◆ Problem statement ◆
Reproduce the entries exactly.

◆ Information supplied ◆
———

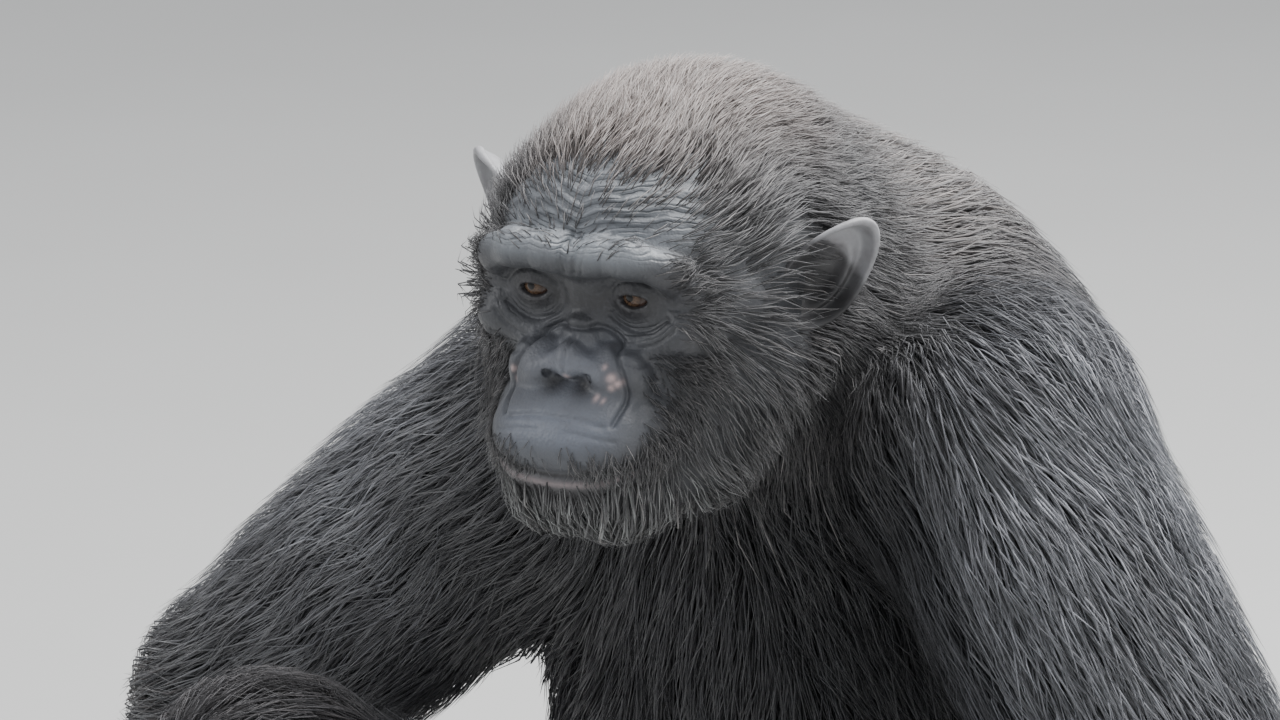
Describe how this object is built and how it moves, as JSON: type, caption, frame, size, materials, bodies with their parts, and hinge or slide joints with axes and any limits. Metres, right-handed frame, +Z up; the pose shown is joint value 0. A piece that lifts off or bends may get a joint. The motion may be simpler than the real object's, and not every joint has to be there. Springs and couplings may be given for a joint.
{
  "type": "seated chimpanzee model",
  "caption": "Life-size still model of an adult chimpanzee seated on the ground, knees drawn up, leaning on both long arms.",
  "frame": {"origin": "centre of the rump's flat on the floor", "axes": "+Z up; the face looks along -Y; +X is the animal's left"},
  "size_m": [0.8531, 0.7097, 0.7007],
  "materials": {
    "coat": "long coarse black hair with a grey-blue sheen, brownish on the crown and back",
    "face_skin": "dark slate-grey wrinkled skin, satin",
    "hand_skin": "blackish creased skin, satin",
    "eye": "wet amber-brown eye with a dark surround"
  },
  "bodies": {
    "root": {"head": "face_skin", "ear_left": "face_skin", "ear_right": "face_skin", "eye_left": "eye", "eye_right": "eye", "neck": "coat", "torso": "coat", "upper_arm_left": "coat", "upper_arm_right": "coat", "forearm_left": "coat", "forearm_right": "coat", "hand_left": "hand_skin", "hand_right": "hand_skin", "thigh_left": "coat", "thigh_right": "coat", "shin_left": "coat", "shin_right": "coat", "foot_left": "hand_skin", "foot_right": "hand_skin"}
  },
  "joints": []
}
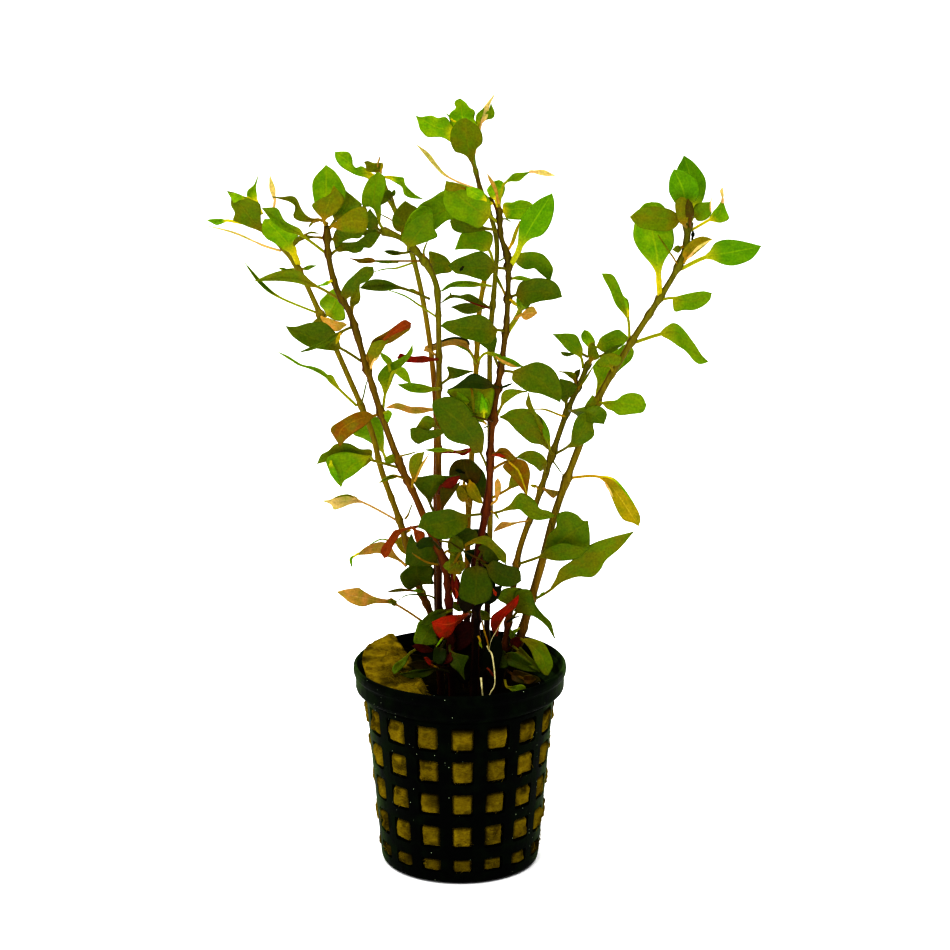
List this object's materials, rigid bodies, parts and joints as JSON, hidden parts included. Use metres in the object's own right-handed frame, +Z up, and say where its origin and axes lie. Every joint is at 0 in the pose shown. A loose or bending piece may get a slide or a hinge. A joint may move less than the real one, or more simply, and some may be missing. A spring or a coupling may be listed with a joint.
{
  "type": "potted aquatic plant",
  "caption": "Leafy marsh seedbox shoots with opposite oval leaves, planted in a block of rock wool in a round black latticed net pot.",
  "frame": {"origin": "middle of the pot's resting face, on the pot's axis", "axes": "+Z up along the pot's axis, +X to the right and -Y to the front, as the picture sees the plant"},
  "size_m": [0.1388, 0.0548, 0.1991],
  "materials": {
    "black_plastic": "satin moulded polypropylene",
    "rock_wool": "matte mineral fibre",
    "olive_stem": "satin olive stem",
    "dark_stem": "satin dark red-brown stem",
    "orange_stem": "satin orange-brown stem",
    "young_green_leaf": "satin bright green leaf",
    "green_leaf": "satin green leaf",
    "dark_green_leaf": "satin dark green leaf",
    "olive_leaf": "satin olive leaf",
    "orange_leaf": "satin old leaf, orange",
    "red_leaf": "satin old leaf, red",
    "white_root": "satin cream root"
  },
  "bodies": {
    "root": {"net_pot": "black_plastic", "rock_wool": "rock_wool", "left_rear_stem": "olive_stem", "left_rear_leaf_1": "green_leaf", "left_rear_leaf_2": "young_green_leaf", "left_rear_leaf_3": "green_leaf", "left_rear_leaf_4": "green_leaf", "left_rear_leaf_5": "orange_leaf", "left_rear_leaf_6": "orange_leaf", "left_front_stem": "dark_stem", "left_front_leaf_1": "dark_green_leaf", "left_front_leaf_2": "young_green_leaf", "left_front_leaf_3": "green_leaf", "left_front_leaf_4": "dark_green_leaf", "left_front_leaf_5": "dark_green_leaf", "left_front_leaf_6": "red_leaf", "left_front_leaf_7": "orange_leaf", "left_front_leaf_8": "green_leaf", "thin_stem": "olive_stem", "thin_leaf_1": "olive_leaf", "centre_stem": "olive_stem", "centre_leaf_1": "green_leaf", "centre_leaf_2": "dark_green_leaf", "centre_leaf_3": "dark_green_leaf", "centre_leaf_4": "dark_green_leaf", "rear_orange_stem": "orange_stem", "rear_orange_leaf_1": "olive_leaf", "tall_stem": "olive_stem", "tall_leaf_1": "young_green_leaf", "tall_leaf_2": "green_leaf", "tall_leaf_3": "red_leaf", "dark_front_stem": "dark_stem", "dark_front_leaf_1": "green_leaf", "dark_front_leaf_2": "young_green_leaf", "dark_front_leaf_3": "dark_green_leaf", "dark_front_leaf_4": "dark_green_leaf", "dark_front_leaf_5": "dark_green_leaf", "dark_front_leaf_6": "dark_green_leaf", "dark_front_leaf_7": "dark_green_leaf", "dark_front_leaf_8": "dark_green_leaf", "dark_front_leaf_9": "dark_green_leaf", "dark_front_leaf_10": "dark_green_leaf", "dark_front_leaf_11": "orange_leaf", "right_thin_stem": "dark_stem", "right_thin_leaf_1": "dark_green_leaf", "right_thin_leaf_2": "dark_green_leaf", "right_thin_leaf_3": "dark_green_leaf", "right_thin_leaf_4": "dark_green_leaf", "right_thick_stem": "olive_stem", "right_thick_leaf_1": "green_leaf", "right_thick_leaf_2": "dark_green_leaf", "right_thick_leaf_3": "young_green_leaf", "right_thick_leaf_4": "young_green_leaf", "right_thick_leaf_5": "green_leaf", "right_thick_leaf_6": "green_leaf", "right_thick_leaf_7": "green_leaf", "right_thick_leaf_8": "green_leaf", "right_thick_leaf_9": "orange_leaf", "right_thick_leaf_10": "olive_leaf", "root": "white_root"}
  },
  "joints": []
}
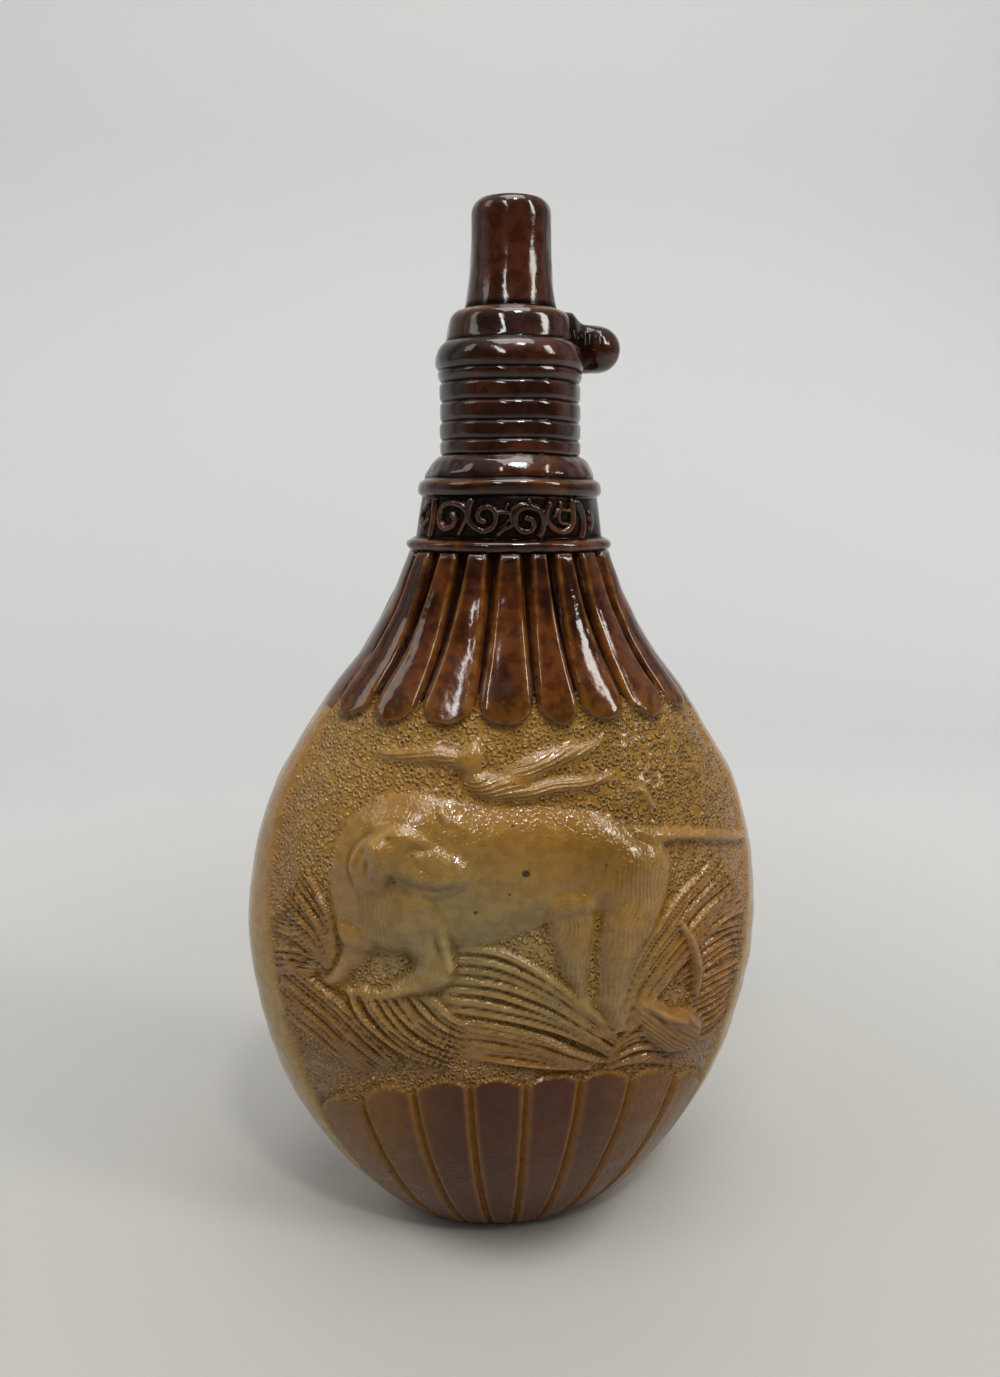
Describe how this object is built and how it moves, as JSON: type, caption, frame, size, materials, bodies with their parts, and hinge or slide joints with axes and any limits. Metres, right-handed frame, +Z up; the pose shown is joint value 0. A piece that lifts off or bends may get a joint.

———

◆ Answer for the task ◆
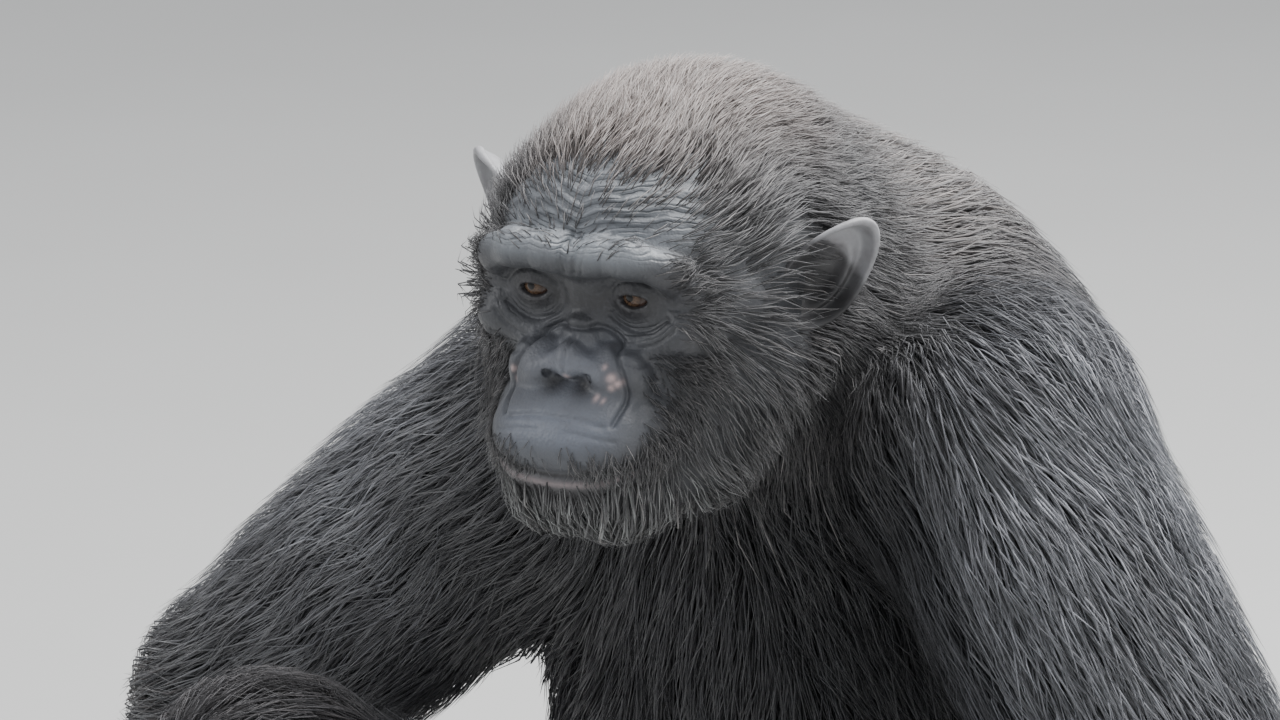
Describe how this object is built and how it moves, as JSON: type, caption, frame, size, materials, bodies with their parts, and hinge or slide joints with axes and any limits. Metres, right-handed frame, +Z up; the pose shown is joint value 0. A piece that lifts off or bends may get a joint. The motion may be simpler than the real object's, and not every joint has to be there. Springs and couplings may be given for a joint.
{
  "type": "seated chimpanzee model",
  "caption": "Life-size still model of an adult chimpanzee seated on the ground, knees drawn up, leaning on both long arms.",
  "frame": {"origin": "centre of the rump's flat on the floor", "axes": "+Z up; the face looks along -Y; +X is the animal's left"},
  "size_m": [0.8531, 0.7097, 0.7007],
  "materials": {
    "coat": "long coarse black hair with a grey-blue sheen, brownish on the crown and back",
    "face_skin": "dark slate-grey wrinkled skin, satin",
    "hand_skin": "blackish creased skin, satin",
    "eye": "wet amber-brown eye with a dark surround"
  },
  "bodies": {
    "root": {"head": "face_skin", "ear_left": "face_skin", "ear_right": "face_skin", "eye_left": "eye", "eye_right": "eye", "neck": "coat", "torso": "coat", "upper_arm_left": "coat", "upper_arm_right": "coat", "forearm_left": "coat", "forearm_right": "coat", "hand_left": "hand_skin", "hand_right": "hand_skin", "thigh_left": "coat", "thigh_right": "coat", "shin_left": "coat", "shin_right": "coat", "foot_left": "hand_skin", "foot_right": "hand_skin"}
  },
  "joints": []
}
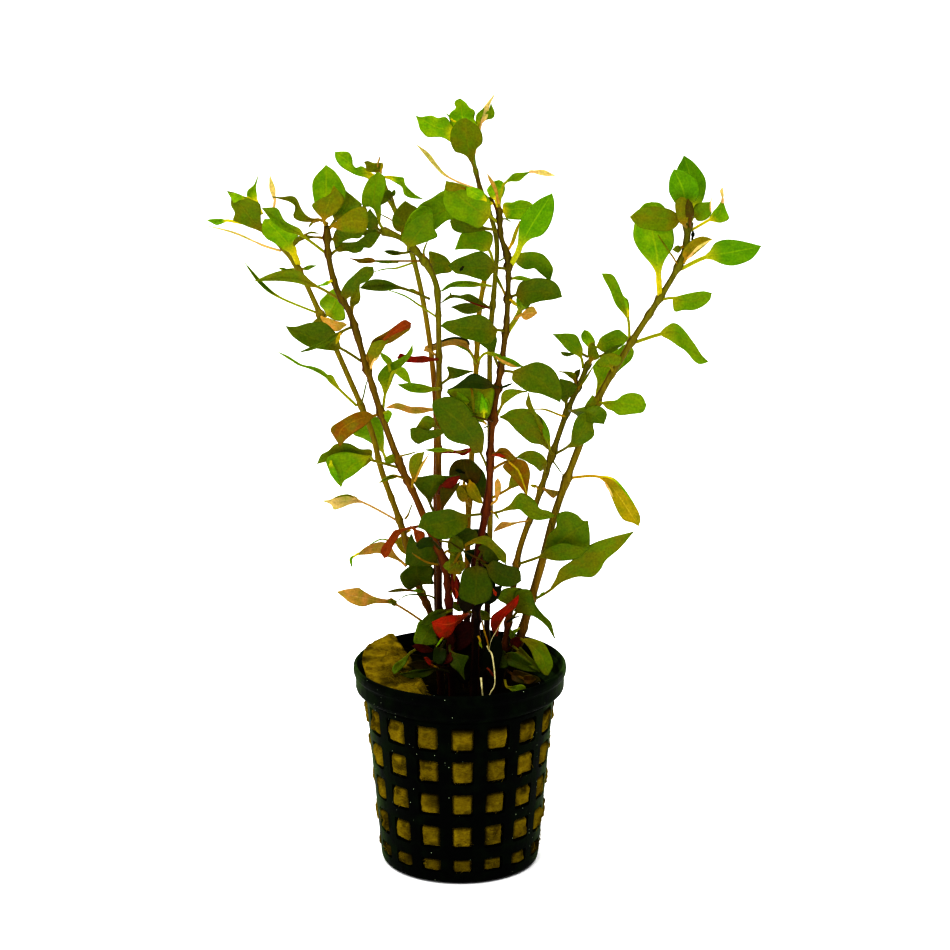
List this object's materials, rigid bodies, parts and joints as JSON, hidden parts included. Use metres in the object's own right-handed frame, +Z up, and say where its origin and axes lie. Every joint is at 0 in the pose shown. A loose or bending piece may get a slide or a hinge. A joint may move less than the real one, or more simply, and some may be missing. A spring or a coupling may be listed with a joint.
{
  "type": "potted aquatic plant",
  "caption": "Leafy marsh seedbox shoots with opposite oval leaves, planted in a block of rock wool in a round black latticed net pot.",
  "frame": {"origin": "middle of the pot's resting face, on the pot's axis", "axes": "+Z up along the pot's axis, +X to the right and -Y to the front, as the picture sees the plant"},
  "size_m": [0.1388, 0.0548, 0.1991],
  "materials": {
    "black_plastic": "satin moulded polypropylene",
    "rock_wool": "matte mineral fibre",
    "olive_stem": "satin olive stem",
    "dark_stem": "satin dark red-brown stem",
    "orange_stem": "satin orange-brown stem",
    "young_green_leaf": "satin bright green leaf",
    "green_leaf": "satin green leaf",
    "dark_green_leaf": "satin dark green leaf",
    "olive_leaf": "satin olive leaf",
    "orange_leaf": "satin old leaf, orange",
    "red_leaf": "satin old leaf, red",
    "white_root": "satin cream root"
  },
  "bodies": {
    "root": {"net_pot": "black_plastic", "rock_wool": "rock_wool", "left_rear_stem": "olive_stem", "left_rear_leaf_1": "green_leaf", "left_rear_leaf_2": "young_green_leaf", "left_rear_leaf_3": "green_leaf", "left_rear_leaf_4": "green_leaf", "left_rear_leaf_5": "orange_leaf", "left_rear_leaf_6": "orange_leaf", "left_front_stem": "dark_stem", "left_front_leaf_1": "dark_green_leaf", "left_front_leaf_2": "young_green_leaf", "left_front_leaf_3": "green_leaf", "left_front_leaf_4": "dark_green_leaf", "left_front_leaf_5": "dark_green_leaf", "left_front_leaf_6": "red_leaf", "left_front_leaf_7": "orange_leaf", "left_front_leaf_8": "green_leaf", "thin_stem": "olive_stem", "thin_leaf_1": "olive_leaf", "centre_stem": "olive_stem", "centre_leaf_1": "green_leaf", "centre_leaf_2": "dark_green_leaf", "centre_leaf_3": "dark_green_leaf", "centre_leaf_4": "dark_green_leaf", "rear_orange_stem": "orange_stem", "rear_orange_leaf_1": "olive_leaf", "tall_stem": "olive_stem", "tall_leaf_1": "young_green_leaf", "tall_leaf_2": "green_leaf", "tall_leaf_3": "red_leaf", "dark_front_stem": "dark_stem", "dark_front_leaf_1": "green_leaf", "dark_front_leaf_2": "young_green_leaf", "dark_front_leaf_3": "dark_green_leaf", "dark_front_leaf_4": "dark_green_leaf", "dark_front_leaf_5": "dark_green_leaf", "dark_front_leaf_6": "dark_green_leaf", "dark_front_leaf_7": "dark_green_leaf", "dark_front_leaf_8": "dark_green_leaf", "dark_front_leaf_9": "dark_green_leaf", "dark_front_leaf_10": "dark_green_leaf", "dark_front_leaf_11": "orange_leaf", "right_thin_stem": "dark_stem", "right_thin_leaf_1": "dark_green_leaf", "right_thin_leaf_2": "dark_green_leaf", "right_thin_leaf_3": "dark_green_leaf", "right_thin_leaf_4": "dark_green_leaf", "right_thick_stem": "olive_stem", "right_thick_leaf_1": "green_leaf", "right_thick_leaf_2": "dark_green_leaf", "right_thick_leaf_3": "young_green_leaf", "right_thick_leaf_4": "young_green_leaf", "right_thick_leaf_5": "green_leaf", "right_thick_leaf_6": "green_leaf", "right_thick_leaf_7": "green_leaf", "right_thick_leaf_8": "green_leaf", "right_thick_leaf_9": "orange_leaf", "right_thick_leaf_10": "olive_leaf", "root": "white_root"}
  },
  "joints": []
}
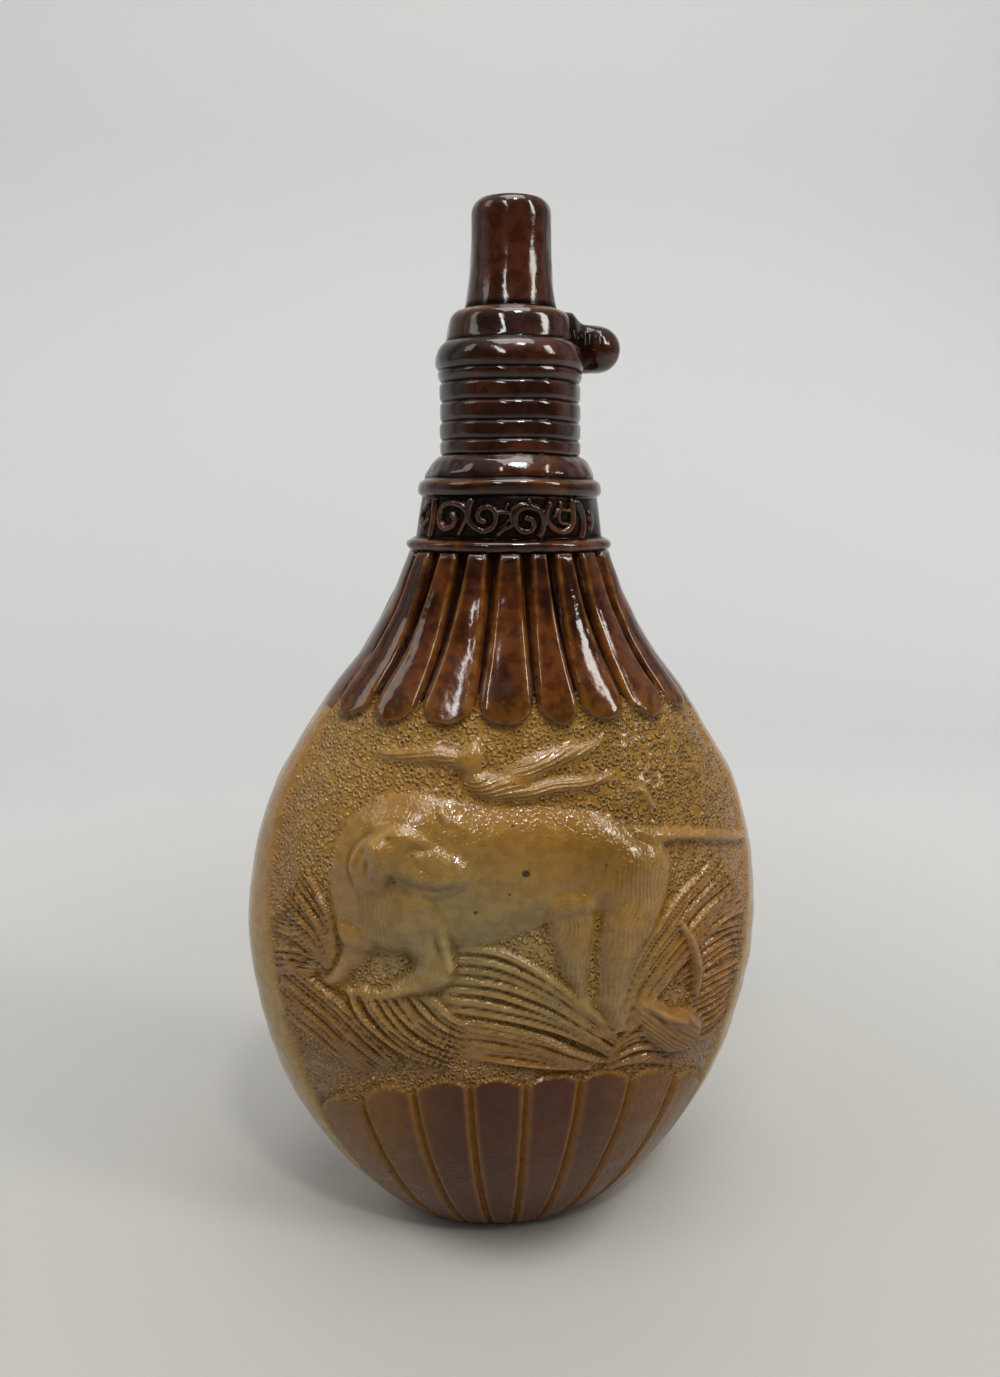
Describe how this object is built and how it moves, as JSON: type, caption, frame, size, materials, bodies with their parts, and hinge or slide joints with axes and any limits. Metres, right-handed frame, +Z up; the pose shown is joint value 0. A piece that lifts off or bends may get a joint.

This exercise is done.